Working from home with the Siberian hamsters

WORKING from home means a lot of time to stare distractedly out the window, wondering why you are here, what your purpose is, and whether your team will get out of the relegation zone before it’s too late.

Working from home with the Siberian hamsters

What is the point of existence, and will Sam Taylor Wood make a decent go of Fifty Shades of Grey? What happens when we die, and when will someone invent a vegan cheese that doesn’t taste of compressed flip-flops.

It is during one such bout of chin-in-hand contemplation, eyes gazing unfocused in the direction of the garden shed, that my reverie is interrupted by something visually unexpected. What is that scurrying movement? That furry, pointy-nosed manoeuvre? What is this emerging nimbly from under the shed, sitting up and sniffing the air?

A Siberian hamster, no less. A grown-up, full-sized, mature-adult, pedigree Siberian hamster, just like Manuel’s in Fawlty Towers. Look, it’s having a little stroll. Perfectly at home. Hold on, what’s that? Another one?

Two Siberian hamsters, both in excellent health, nonchalantly taking the air next to the garden shed, so relaxed in the winter sun you almost expect them to produce a pouch of rolling tobacco. Perhaps brew a pot of tea. Right there by the shed, not ten feet from the back door. Not ten feet from your own feet.

Now, I have nothing against Siberian hamsters, or rats, as they are also called. But I do know that if they move into the house, they will chew all the wires and give us bubonic plague. All of which would be quite inconvenient. So, I Google ‘rats under shed’, and the search results all say ‘phone pest control’.

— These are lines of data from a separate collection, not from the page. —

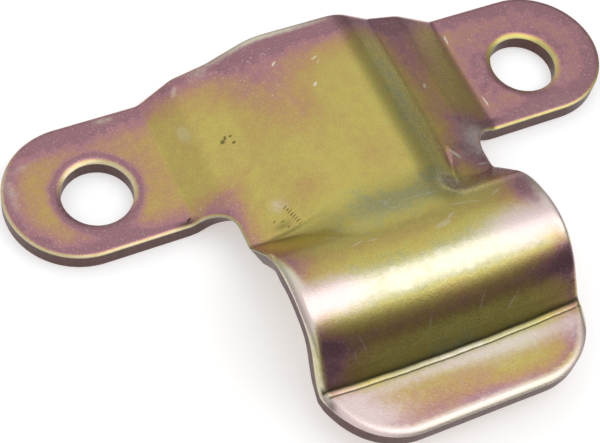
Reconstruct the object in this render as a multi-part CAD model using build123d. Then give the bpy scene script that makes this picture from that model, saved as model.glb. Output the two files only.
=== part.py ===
from build123d import *
import os
from math import atan2, cos, radians, sin

# Stamped bracket, pressed from one steel blank. Millimetres.
# Origin: midway between the two bolt holes, on the mounting plane (the ears' underside).
# +X runs along the line of holes, +Z points away from the mounting plane, the tongue points to -Y.

# Sheet
sheet_thickness = 2.5

# Ears, the two flat ends that bolt down
hole_spacing = 61.0
hole_diameter = 9.0
hole_rim_radius = 0.8
ear_end_radius = 9.5
ear_end_overhang = 1.9
ear_axis_offset = 1.1

# Raised middle: heights are of the top face above the ears' top face
far_edge_y = 10.9
foot_half_width = 21.4
shoulder_half_width = 16.4
shoulder_height = 3.1
rib_foot_half_width = 11.6
rib_foot_height = 4.45
rib_crest_half_width = 5.7
rib_height = 7.5
foot_bend_radius = 1.2
shoulder_bend_radius = 3.0
rib_foot_bend_radius = 2.5
rib_crest_bend_radius = 6.0

# Tongue: a half-round saddle that ends in a flat lip
tongue_width = 34.3
corner_radius = 4.0
saddle_axis_y = -26.0
saddle_axis_height = 3.9
saddle_inside_radius = 7.0
rise_angle = 51.0
fall_angle = 54.0
lip_clearance = 3.6
lip_end_y = -44.3
lip_corner_radius = 9.0
fold_bend_radius = 1.9

# Worked out from the above
ear_end_x = hole_spacing / 2 + ear_end_overhang
ear_near_y = ear_axis_offset - ear_end_radius
ear_far_y = ear_axis_offset + ear_end_radius
length_half = ear_end_x + ear_end_radius
saddle_outside_radius = saddle_inside_radius + sheet_thickness
lip_top_z = lip_clearance + sheet_thickness
floor_z = -sheet_thickness
beyond = sheet_thickness


def shifted(points, distance):
    """The bent line moved square to itself, downwards, with its corners mitred."""
    angles = [atan2(b[1] - a[1], b[0] - a[0]) for a, b in zip(points, points[1:])]
    angles = [angles[0]] + angles + [angles[-1]]
    moved = []
    for point, before, after in zip(points, angles, angles[1:]):
        middle = (before + after) / 2
        reach = distance / cos((after - before) / 2)
        moved.append((point[0] + reach * sin(middle), point[1] - reach * cos(middle)))
    return moved


def under_line(points, radii, plane):
    """The face between a bent line, rounded at its corners, and the level floor_z below it."""
    line = FilletPolyline(*points, radius=radii)
    bottom = floor_z - beyond
    down = Polyline(points[-1], (points[-1][0], bottom), (points[0][0], bottom), points[0])
    return plane * make_face(line.edges() + down.edges())


def section_points():
    """Top line of the raised middle, seen along the tongue, from the left ear to the right one."""
    half = [
        (length_half + beyond, 0),
        (foot_half_width, 0),
        (shoulder_half_width, shoulder_height),
        (rib_foot_half_width, rib_foot_height),
        (rib_crest_half_width, rib_height),
    ]
    left = [(-x, sheet_thickness + z) for x, z in half]
    right = [(x, sheet_thickness + z) for x, z in reversed(half)]
    return left + right


def section_radii(depth):
    """Corner radii of that line at a depth into the sheet: valleys grow with depth, crests shrink."""
    valley_foot = foot_bend_radius + depth
    valley_rib = rib_foot_bend_radius + depth
    crest_shoulder = shoulder_bend_radius + sheet_thickness - depth
    crest_rib = rib_crest_bend_radius + sheet_thickness - depth
    half = [valley_foot, crest_shoulder, valley_rib, crest_rib]
    return half + half[::-1]


def saddle_points():
    """Top line of the tongue, seen from the left, from the lip's end back to below the root."""
    rise, fall = radians(rise_angle), radians(fall_angle)

    def away_from_axis(angle, z):
        return (saddle_outside_radius - cos(angle) * (z - saddle_axis_height)) / sin(angle)

    reach = saddle_outside_radius / cos((rise + fall) / 2)
    lean = (fall - rise) / 2
    apex = (saddle_axis_y - reach * sin(lean), saddle_axis_height + reach * cos(lean))
    fold = (saddle_axis_y - away_from_axis(fall, lip_top_z), lip_top_z)
    root = (saddle_axis_y + away_from_axis(rise, floor_z), floor_z)
    return [(lip_end_y - beyond, lip_top_z), fold, apex, root]


def saddle_radii(depth):
    return [fold_bend_radius + depth, saddle_outside_radius - depth]


def pressed_form(depth):
    """Everything below the bent sheet's surface at a depth: the middle and the saddle together.
    They meet in the root crease, which is left sharp."""
    across = under_line(shifted(section_points(), depth), section_radii(depth), Plane.XZ)
    middle_length = far_edge_y + beyond - saddle_axis_y
    middle = Pos(0, far_edge_y + beyond, 0) * extrude(across, middle_length)
    along = under_line(shifted(saddle_points(), depth), saddle_radii(depth), Plane.YZ)
    saddle = Pos(-tongue_width / 2 - beyond, 0, 0) * extrude(along, tongue_width + 2 * beyond)
    return middle + saddle


def blank_outline():
    """Plan view of the blank: ears with round ends, and the tongue with round corners at its lip."""
    ears = Pos(0, ear_axis_offset) * SlotOverall(2 * length_half, 2 * ear_end_radius)
    bulge = [
        (foot_half_width, ear_axis_offset),
        (foot_half_width, ear_far_y),
        (shoulder_half_width, far_edge_y),
    ]
    middle = make_face(Polyline(*bulge, *[(-x, y) for x, y in reversed(bulge)], close=True))
    tongue_depth = ear_axis_offset - lip_end_y
    tongue = Pos(0, ear_axis_offset - tongue_depth / 2) * Rectangle(tongue_width, tongue_depth)
    lip_corners = tongue.vertices().filter_by(lambda v: abs(v.Y - lip_end_y) < 0.01)
    outline = ears + middle + fillet(lip_corners, lip_corner_radius)
    web = Pos(0, ear_near_y - corner_radius / 2) * Rectangle(2 * foot_half_width, corner_radius)
    return outline + web


def corner_cut():
    """The notch between the left ear and the tongue. It is square to the sloping sheet, not to the ears."""
    slope = atan2(shoulder_height, foot_half_width - shoulder_half_width)
    reach = (foot_half_width - tongue_width / 2) / cos(slope)
    notch_depth = ear_near_y - saddle_axis_y
    notch = Pos(reach, 0) * Rectangle(4 * reach, notch_depth, align=(Align.MAX, Align.MAX))
    inner_corner = notch.vertices().filter_by(lambda v: abs(v.X - reach) < 0.01 and abs(v.Y) < 0.01)
    notch = fillet(inner_corner, corner_radius)
    foot = Plane(
        origin=(-foot_half_width, ear_near_y, sheet_thickness),
        x_dir=(cos(slope), 0, sin(slope)),
        z_dir=(-sin(slope), 0, cos(slope)),
    )
    return foot * extrude(notch, 3 * sheet_thickness, both=True)


def bolt_hole(x):
    """A punched hole through an ear, with its upper rim rounded."""
    radius = hole_diameter / 2
    rim = Pos(x, 0, sheet_thickness - hole_rim_radius) * Cylinder(
        radius + hole_rim_radius, hole_rim_radius, align=(Align.CENTER, Align.CENTER, Align.MIN)
    )
    roll = Pos(x, 0, sheet_thickness - hole_rim_radius) * Torus(radius + hole_rim_radius, hole_rim_radius)
    bore = Pos(x, 0, sheet_thickness / 2) * Cylinder(radius, 2 * sheet_thickness)
    return bore + (rim - roll)


def bracket():
    top = pressed_form(0)
    below = pressed_form(sheet_thickness)
    height = saddle_axis_height + saddle_outside_radius + beyond
    blank = Pos(0, 0, -beyond / 2) * extrude(blank_outline(), height)
    notch = corner_cut()
    body = (blank & top) - below - notch - mirror(notch, Plane.YZ)
    for side in (-1, 1):
        body -= bolt_hole(side * hole_spacing / 2)
    return body


part = bracket()
os.makedirs("parts", exist_ok=True)
export_step(part, "parts/bracket.step")
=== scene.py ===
import bpy
import math
import numpy as np
from mathutils import Matrix, Vector
from mathutils.geometry import delaunay_2d_cdt


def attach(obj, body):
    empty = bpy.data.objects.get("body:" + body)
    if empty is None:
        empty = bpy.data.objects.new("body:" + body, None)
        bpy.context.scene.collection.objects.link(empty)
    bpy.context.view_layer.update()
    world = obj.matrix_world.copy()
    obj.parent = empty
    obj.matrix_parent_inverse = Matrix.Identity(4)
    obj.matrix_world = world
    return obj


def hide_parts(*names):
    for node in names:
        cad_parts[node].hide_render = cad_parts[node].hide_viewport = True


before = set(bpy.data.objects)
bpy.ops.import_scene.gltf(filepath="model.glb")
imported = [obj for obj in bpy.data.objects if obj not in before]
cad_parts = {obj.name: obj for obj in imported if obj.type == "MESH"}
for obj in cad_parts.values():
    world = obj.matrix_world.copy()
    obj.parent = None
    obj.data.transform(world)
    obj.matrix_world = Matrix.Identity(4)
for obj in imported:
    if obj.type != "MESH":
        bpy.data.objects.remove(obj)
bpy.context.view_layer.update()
mm = 0.001
print("frame loaded")


def addObject(name, data):
    # A new object in the scene, at the origin.
    made = bpy.data.objects.new(name, data)
    bpy.context.scene.collection.objects.link(made)
    return made


view = dict(
    lookAt=(-8.71, -12.42, 2.5),   # mm, the point at the middle of the frame
    elevation=57.52,               # degrees above the mounting plane
    azimuth=-36.29,                # degrees from -Y towards -X
    distance=185.0,                # mm
    roll=13.69,                    # degrees
    lens=90.0,                     # mm
    filmWidth=36.0,                # mm
    clip=(0.01, 10.0),             # m
)


def makeCamera():
    # Camera on a sphere round the looked-at point, turned about its own view line by the roll.
    el, az = math.radians(view["elevation"]), math.radians(view["azimuth"])
    back = Vector((math.cos(el) * math.sin(az), -math.cos(el) * math.cos(az), math.sin(el)))
    across = Vector((math.cos(az), math.sin(az), 0))
    turn = Matrix.Rotation(math.radians(view["roll"]), 3, -back)
    right = turn.inverted() @ across
    up = back.cross(right)
    place = Matrix((right, up, back)).transposed().to_4x4()
    place.translation = (Vector(view["lookAt"]) + view["distance"] * back) * mm
    data = bpy.data.cameras.new("camera")
    data.lens, data.sensor_width = view["lens"], view["filmWidth"]
    data.clip_start, data.clip_end = view["clip"]
    camera = addObject("camera", data)
    camera.matrix_world = place
    bpy.context.scene.camera = camera


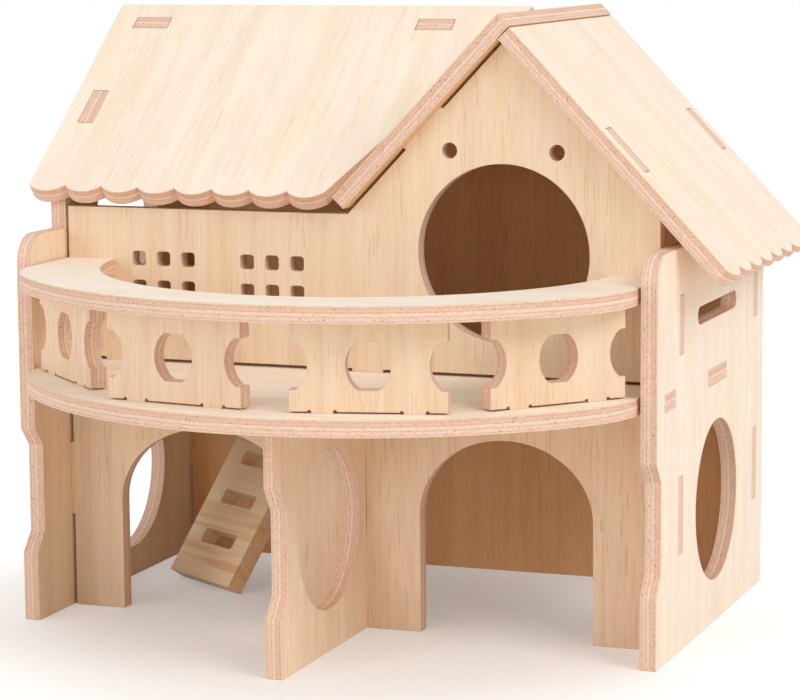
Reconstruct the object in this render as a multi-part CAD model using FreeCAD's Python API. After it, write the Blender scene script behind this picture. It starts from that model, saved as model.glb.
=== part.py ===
import FreeCAD, Part
import os
from math import atan, cos, degrees, hypot, radians, sin, sqrt, tan
from FreeCAD import Matrix, Placement, Rotation, Vector

# Wooden hamster house, cut from flat plywood boards that slot together. Millimetres.
# +X is the right-hand side seen from the front, +Y runs to the back, +Z is up.
# X 0 is the middle of the house, Y 0 the middle of the front walls' thickness, Z 0 the ground.
# The depths below are counted from the front face of the front walls.

# Board and fits
board = 6.0                  # thickness of every plywood board
fit_gap = 0.15               # play on each side of a tab in its slot
lift_gap = 0.3               # play on each side of a tab under a board that lifts off
shoulder_gap = 1.2           # dark gap between a board's shoulder and the board it is tabbed to

# House body
house_width = 246.0          # over the outer faces of the side panels
panel_front_y = -29.0        # front edge of the side panels
panel_back_y = 125.0         # back edge of the side panels
room_depth = 109.0           # from the front wall's front face to the back wall's front face
floor_top = 96.0             # top of the upper floor
panel_top = 145.5            # top of the low parts of the side panels
panel_top_radius = 11.0      # rounded top front corner of the side panels

# Recess in the front edges of the side panels and of the balcony support
recess_depth = 6.0
foot_height = 26.0           # straight foot of a side panel
foot_slope_top = 33.0        # where its slope reaches the recess
recess_top = 66.0
recess_slope_top = 73.0
recess_corner_radius = 2.0

# Balcony support, a board that stands across the front wall under the balcony
support_x = 1.0              # middle of its thickness
support_front_y = -82.0
support_foot_height = 20.5
support_foot_slope_top = 28.5
support_recess_top = 58.0
support_recess_slope_top = 67.0
support_hole_y = -36.5
support_hole_z = 44.6
support_hole_radius = 29.3
support_floor_tab_y = -42.0
support_floor_tab_length = 24.0
blind_depth = 3.0            # depth of the tabs that end inside a board

# Openings in the side panels
side_hole_y = 54.0
right_hole_z = 46.0
left_hole_z = 42.0
side_hole_radius = 30.2
left_window_z = 144.0        # round window of the upper storey, left panel only
left_window_radius = 27.5
handle_slot_y = 53.5         # long slot of the upper storey, right panel only
handle_slot_z = 118.0
handle_slot_length = 56.5
handle_slot_height = 6.6
handle_slot_radius = 3.2     # of its rounded ends

# Lower front wall
left_arch_from_side = 63.5   # middle of the arch, from the outer face of the side panel
left_arch_half_width = 36.0
left_arch_top = 71.2
right_arch_from_side = 64.7
right_arch_half_width = 33.1
right_arch_top = 73.3
arch_rise = 28.8             # height of the elliptic part of both arches

# Upper front wall
upper_wall_top = 154.0       # flat top left of the gable
gable_from_side = 65.5       # middle of gable and round door, from the right side panel's outer face
gable_peak_z = 218.5         # where the undersides of the gable roof boards meet
gable_slope = 46.4           # degrees
door_z = 141.2
door_radius = 32.4
peephole_radius = 2.9
peephole_z = 178.0
peephole_spacing = 40.4
pane = 5.5                   # side of one small square window
pane_radius = 1.3
pane_pitch_x = 10.0
pane_pitch_z = 10.9
pane_columns = 3
pane_rows = 2
pane_group_from_side = [46.5, 90.5]    # from the left side panel's outer face
pane_group_z = 129.6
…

Like Ghostbusters, the rat-man arrives in a jumpsuit, carrying some equipment. He is cheerful, because he is just weeks from retirement, he says. He investigates the shed, to see the size of the extended family that may be making their home amongst the camping gear and bicycles. He is going to lay down poison.

Will it hurt them? I am, after all, committed to non-violence against all living creatures, even my own children.

“Nah”, says the rat man. It works by enticing them to eat some delicious rat biscuits laced with a substance that kills their white blood cells.

So, they just drift off into a peaceful sleep and never wake up. “Rat euthanasia”, he says, adding that he has been stockpiling the stuff for years, to save himself a trip to Dignitas, when the time comes.

I smile nervously, and offer him a cup of tea. “Milk, 37 sugars”, he deadpans. Except, I only have almond milk, instead of cow’s — in keeping with the non-violence — and agave syrup, instead of sugar, in keeping with middle-class food neuroses. He looks like he is going to say something, but he doesn’t. He just drinks it. “I’ll be back next week for the bodies,” he says, straightfaced. “May they rest in peace.”

I smell a rat, or is it a family of ‘Siberian hamsters’ soon to be painlessly euthanised?